__Available data__:
▼

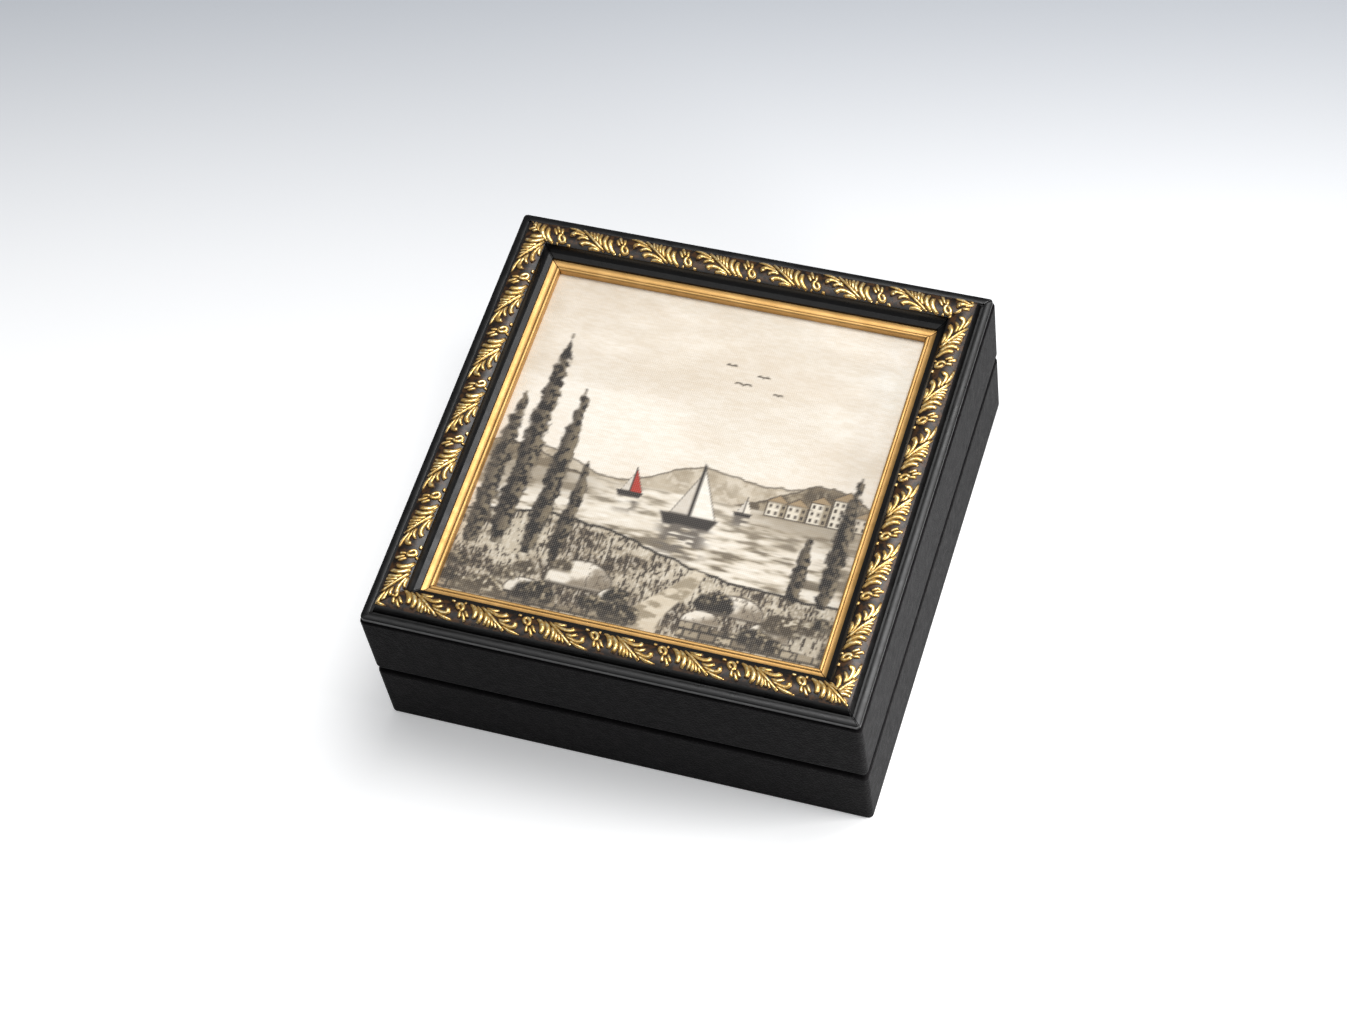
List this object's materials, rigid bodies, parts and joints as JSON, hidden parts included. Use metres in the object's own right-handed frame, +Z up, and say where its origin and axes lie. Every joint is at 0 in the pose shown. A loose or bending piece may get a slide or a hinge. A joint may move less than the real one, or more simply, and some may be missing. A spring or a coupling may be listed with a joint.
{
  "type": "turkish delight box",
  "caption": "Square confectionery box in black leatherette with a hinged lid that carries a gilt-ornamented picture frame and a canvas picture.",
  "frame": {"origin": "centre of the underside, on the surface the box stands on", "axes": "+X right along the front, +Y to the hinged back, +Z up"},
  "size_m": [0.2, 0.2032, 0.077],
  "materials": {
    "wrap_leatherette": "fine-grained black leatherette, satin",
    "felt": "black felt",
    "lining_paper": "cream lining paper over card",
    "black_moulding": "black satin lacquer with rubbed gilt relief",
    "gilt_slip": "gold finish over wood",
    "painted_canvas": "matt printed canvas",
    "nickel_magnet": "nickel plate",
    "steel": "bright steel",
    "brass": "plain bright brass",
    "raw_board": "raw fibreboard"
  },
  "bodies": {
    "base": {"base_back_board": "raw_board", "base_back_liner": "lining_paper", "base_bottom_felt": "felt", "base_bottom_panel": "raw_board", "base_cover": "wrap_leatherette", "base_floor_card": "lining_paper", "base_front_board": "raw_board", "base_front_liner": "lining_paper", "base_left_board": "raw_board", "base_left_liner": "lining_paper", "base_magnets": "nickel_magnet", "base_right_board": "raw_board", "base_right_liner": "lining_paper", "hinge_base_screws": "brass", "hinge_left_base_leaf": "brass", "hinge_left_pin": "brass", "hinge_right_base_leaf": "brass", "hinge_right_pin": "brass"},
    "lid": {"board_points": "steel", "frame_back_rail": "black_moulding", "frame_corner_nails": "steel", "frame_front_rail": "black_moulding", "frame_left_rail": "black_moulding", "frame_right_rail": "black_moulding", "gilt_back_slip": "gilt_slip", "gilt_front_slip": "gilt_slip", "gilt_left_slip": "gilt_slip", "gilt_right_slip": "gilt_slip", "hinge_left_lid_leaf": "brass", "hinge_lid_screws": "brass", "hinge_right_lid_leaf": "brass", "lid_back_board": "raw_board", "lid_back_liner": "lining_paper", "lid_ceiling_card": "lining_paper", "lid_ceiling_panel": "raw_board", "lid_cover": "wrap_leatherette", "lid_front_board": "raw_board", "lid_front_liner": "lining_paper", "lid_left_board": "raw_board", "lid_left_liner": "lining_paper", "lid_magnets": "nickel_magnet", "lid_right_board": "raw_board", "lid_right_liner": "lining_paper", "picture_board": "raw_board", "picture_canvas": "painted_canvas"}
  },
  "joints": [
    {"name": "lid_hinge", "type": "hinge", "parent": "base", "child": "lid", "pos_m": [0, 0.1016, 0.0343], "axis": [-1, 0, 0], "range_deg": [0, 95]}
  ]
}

▲

__Your objective__: Output the listing above word for word.

__Correct response__:
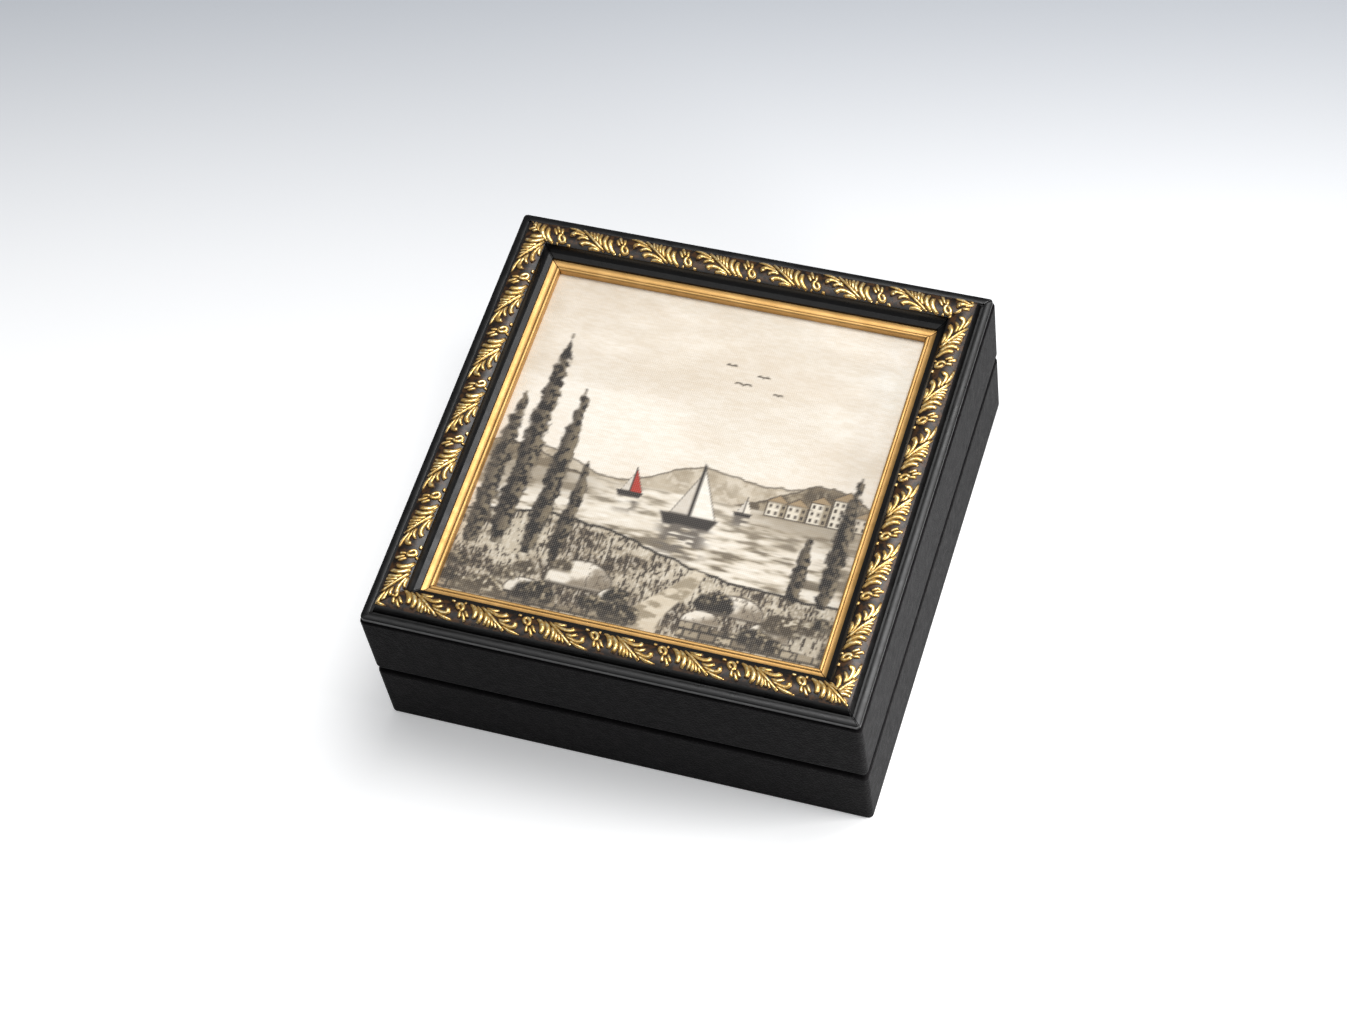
List this object's materials, rigid bodies, parts and joints as JSON, hidden parts included. Use metres in the object's own right-handed frame, +Z up, and say where its origin and axes lie. Every joint is at 0 in the pose shown. A loose or bending piece may get a slide or a hinge. A joint may move less than the real one, or more simply, and some may be missing. A spring or a coupling may be listed with a joint.
{
  "type": "turkish delight box",
  "caption": "Square confectionery box in black leatherette with a hinged lid that carries a gilt-ornamented picture frame and a canvas picture.",
  "frame": {"origin": "centre of the underside, on the surface the box stands on", "axes": "+X right along the front, +Y to the hinged back, +Z up"},
  "size_m": [0.2, 0.2032, 0.077],
  "materials": {
    "wrap_leatherette": "fine-grained black leatherette, satin",
    "felt": "black felt",
    "lining_paper": "cream lining paper over card",
    "black_moulding": "black satin lacquer with rubbed gilt relief",
    "gilt_slip": "gold finish over wood",
    "painted_canvas": "matt printed canvas",
    "nickel_magnet": "nickel plate",
    "steel": "bright steel",
    "brass": "plain bright brass",
    "raw_board": "raw fibreboard"
  },
  "bodies": {
    "base": {"base_back_board": "raw_board", "base_back_liner": "lining_paper", "base_bottom_felt": "felt", "base_bottom_panel": "raw_board", "base_cover": "wrap_leatherette", "base_floor_card": "lining_paper", "base_front_board": "raw_board", "base_front_liner": "lining_paper", "base_left_board": "raw_board", "base_left_liner": "lining_paper", "base_magnets": "nickel_magnet", "base_right_board": "raw_board", "base_right_liner": "lining_paper", "hinge_base_screws": "brass", "hinge_left_base_leaf": "brass", "hinge_left_pin": "brass", "hinge_right_base_leaf": "brass", "hinge_right_pin": "brass"},
    "lid": {"board_points": "steel", "frame_back_rail": "black_moulding", "frame_corner_nails": "steel", "frame_front_rail": "black_moulding", "frame_left_rail": "black_moulding", "frame_right_rail": "black_moulding", "gilt_back_slip": "gilt_slip", "gilt_front_slip": "gilt_slip", "gilt_left_slip": "gilt_slip", "gilt_right_slip": "gilt_slip", "hinge_left_lid_leaf": "brass", "hinge_lid_screws": "brass", "hinge_right_lid_leaf": "brass", "lid_back_board": "raw_board", "lid_back_liner": "lining_paper", "lid_ceiling_card": "lining_paper", "lid_ceiling_panel": "raw_board", "lid_cover": "wrap_leatherette", "lid_front_board": "raw_board", "lid_front_liner": "lining_paper", "lid_left_board": "raw_board", "lid_left_liner": "lining_paper", "lid_magnets": "nickel_magnet", "lid_right_board": "raw_board", "lid_right_liner": "lining_paper", "picture_board": "raw_board", "picture_canvas": "painted_canvas"}
  },
  "joints": [
    {"name": "lid_hinge", "type": "hinge", "parent": "base", "child": "lid", "pos_m": [0, 0.1016, 0.0343], "axis": [-1, 0, 0], "range_deg": [0, 95]}
  ]
}